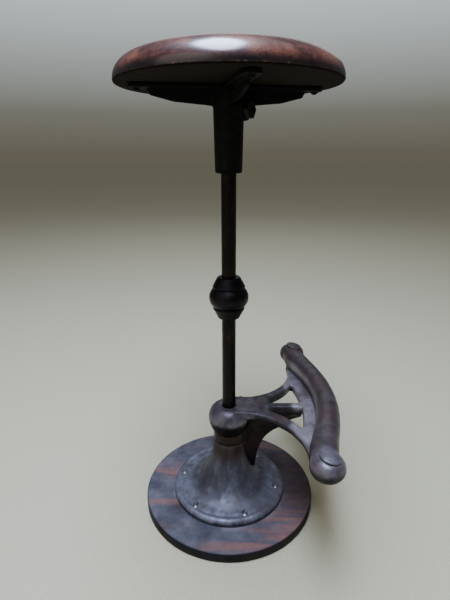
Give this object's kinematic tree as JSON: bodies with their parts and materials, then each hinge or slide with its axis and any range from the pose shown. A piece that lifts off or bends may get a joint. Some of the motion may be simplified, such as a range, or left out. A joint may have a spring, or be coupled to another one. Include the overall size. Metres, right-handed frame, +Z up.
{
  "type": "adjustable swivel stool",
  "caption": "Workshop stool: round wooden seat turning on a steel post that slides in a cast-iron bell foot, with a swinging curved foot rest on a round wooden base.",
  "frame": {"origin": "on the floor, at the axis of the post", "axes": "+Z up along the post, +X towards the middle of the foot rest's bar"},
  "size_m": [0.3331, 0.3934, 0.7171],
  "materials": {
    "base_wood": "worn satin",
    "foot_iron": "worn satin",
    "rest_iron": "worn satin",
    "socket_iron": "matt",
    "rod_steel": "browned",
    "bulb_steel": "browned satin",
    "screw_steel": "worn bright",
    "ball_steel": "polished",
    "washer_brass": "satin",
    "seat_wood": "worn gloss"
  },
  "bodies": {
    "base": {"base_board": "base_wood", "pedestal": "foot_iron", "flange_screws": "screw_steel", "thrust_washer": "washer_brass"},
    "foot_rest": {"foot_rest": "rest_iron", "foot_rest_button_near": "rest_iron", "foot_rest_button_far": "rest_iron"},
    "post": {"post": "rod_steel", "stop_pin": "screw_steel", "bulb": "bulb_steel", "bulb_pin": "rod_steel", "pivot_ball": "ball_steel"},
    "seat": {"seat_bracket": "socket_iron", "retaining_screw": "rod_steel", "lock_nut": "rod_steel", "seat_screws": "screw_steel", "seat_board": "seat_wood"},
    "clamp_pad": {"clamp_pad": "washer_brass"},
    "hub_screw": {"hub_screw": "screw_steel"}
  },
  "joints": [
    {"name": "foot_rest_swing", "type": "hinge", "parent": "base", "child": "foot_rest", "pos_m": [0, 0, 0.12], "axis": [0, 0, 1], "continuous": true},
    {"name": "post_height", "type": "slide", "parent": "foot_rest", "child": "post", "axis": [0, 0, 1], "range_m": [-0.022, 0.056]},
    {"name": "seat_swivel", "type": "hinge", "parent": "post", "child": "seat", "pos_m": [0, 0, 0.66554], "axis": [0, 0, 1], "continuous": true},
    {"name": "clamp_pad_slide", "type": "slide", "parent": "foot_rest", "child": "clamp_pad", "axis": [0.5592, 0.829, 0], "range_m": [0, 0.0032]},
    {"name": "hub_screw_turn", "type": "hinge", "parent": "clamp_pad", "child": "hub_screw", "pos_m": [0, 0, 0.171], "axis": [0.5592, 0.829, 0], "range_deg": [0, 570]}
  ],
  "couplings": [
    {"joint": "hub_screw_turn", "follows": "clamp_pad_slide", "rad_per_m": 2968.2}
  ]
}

※ ※ ※

**Objective**: Go through the listing and copy all of it exactly.

**Exercise response**:
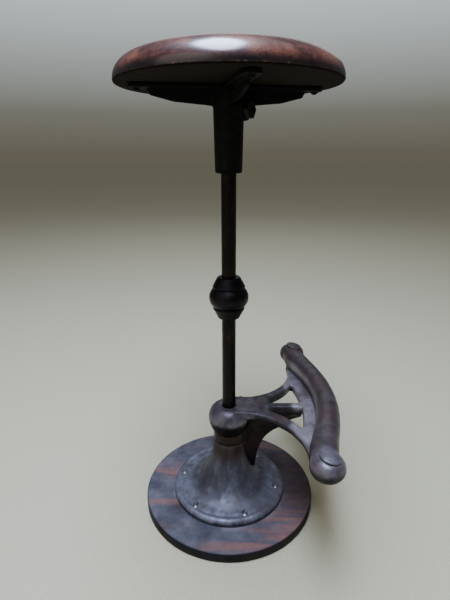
Give this object's kinematic tree as JSON: bodies with their parts and materials, then each hinge or slide with its axis and any range from the pose shown. A piece that lifts off or bends may get a joint. Some of the motion may be simplified, such as a range, or left out. A joint may have a spring, or be coupled to another one. Include the overall size. Metres, right-handed frame, +Z up.
{
  "type": "adjustable swivel stool",
  "caption": "Workshop stool: round wooden seat turning on a steel post that slides in a cast-iron bell foot, with a swinging curved foot rest on a round wooden base.",
  "frame": {"origin": "on the floor, at the axis of the post", "axes": "+Z up along the post, +X towards the middle of the foot rest's bar"},
  "size_m": [0.3331, 0.3934, 0.7171],
  "materials": {
    "base_wood": "worn satin",
    "foot_iron": "worn satin",
    "rest_iron": "worn satin",
    "socket_iron": "matt",
    "rod_steel": "browned",
    "bulb_steel": "browned satin",
    "screw_steel": "worn bright",
    "ball_steel": "polished",
    "washer_brass": "satin",
    "seat_wood": "worn gloss"
  },
  "bodies": {
    "base": {"base_board": "base_wood", "pedestal": "foot_iron", "flange_screws": "screw_steel", "thrust_washer": "washer_brass"},
    "foot_rest": {"foot_rest": "rest_iron", "foot_rest_button_near": "rest_iron", "foot_rest_button_far": "rest_iron"},
    "post": {"post": "rod_steel", "stop_pin": "screw_steel", "bulb": "bulb_steel", "bulb_pin": "rod_steel", "pivot_ball": "ball_steel"},
    "seat": {"seat_bracket": "socket_iron", "retaining_screw": "rod_steel", "lock_nut": "rod_steel", "seat_screws": "screw_steel", "seat_board": "seat_wood"},
    "clamp_pad": {"clamp_pad": "washer_brass"},
    "hub_screw": {"hub_screw": "screw_steel"}
  },
  "joints": [
    {"name": "foot_rest_swing", "type": "hinge", "parent": "base", "child": "foot_rest", "pos_m": [0, 0, 0.12], "axis": [0, 0, 1], "continuous": true},
    {"name": "post_height", "type": "slide", "parent": "foot_rest", "child": "post", "axis": [0, 0, 1], "range_m": [-0.022, 0.056]},
    {"name": "seat_swivel", "type": "hinge", "parent": "post", "child": "seat", "pos_m": [0, 0, 0.66554], "axis": [0, 0, 1], "continuous": true},
    {"name": "clamp_pad_slide", "type": "slide", "parent": "foot_rest", "child": "clamp_pad", "axis": [0.5592, 0.829, 0], "range_m": [0, 0.0032]},
    {"name": "hub_screw_turn", "type": "hinge", "parent": "clamp_pad", "child": "hub_screw", "pos_m": [0, 0, 0.171], "axis": [0.5592, 0.829, 0], "range_deg": [0, 570]}
  ],
  "couplings": [
    {"joint": "hub_screw_turn", "follows": "clamp_pad_slide", "rad_per_m": 2968.2}
  ]
}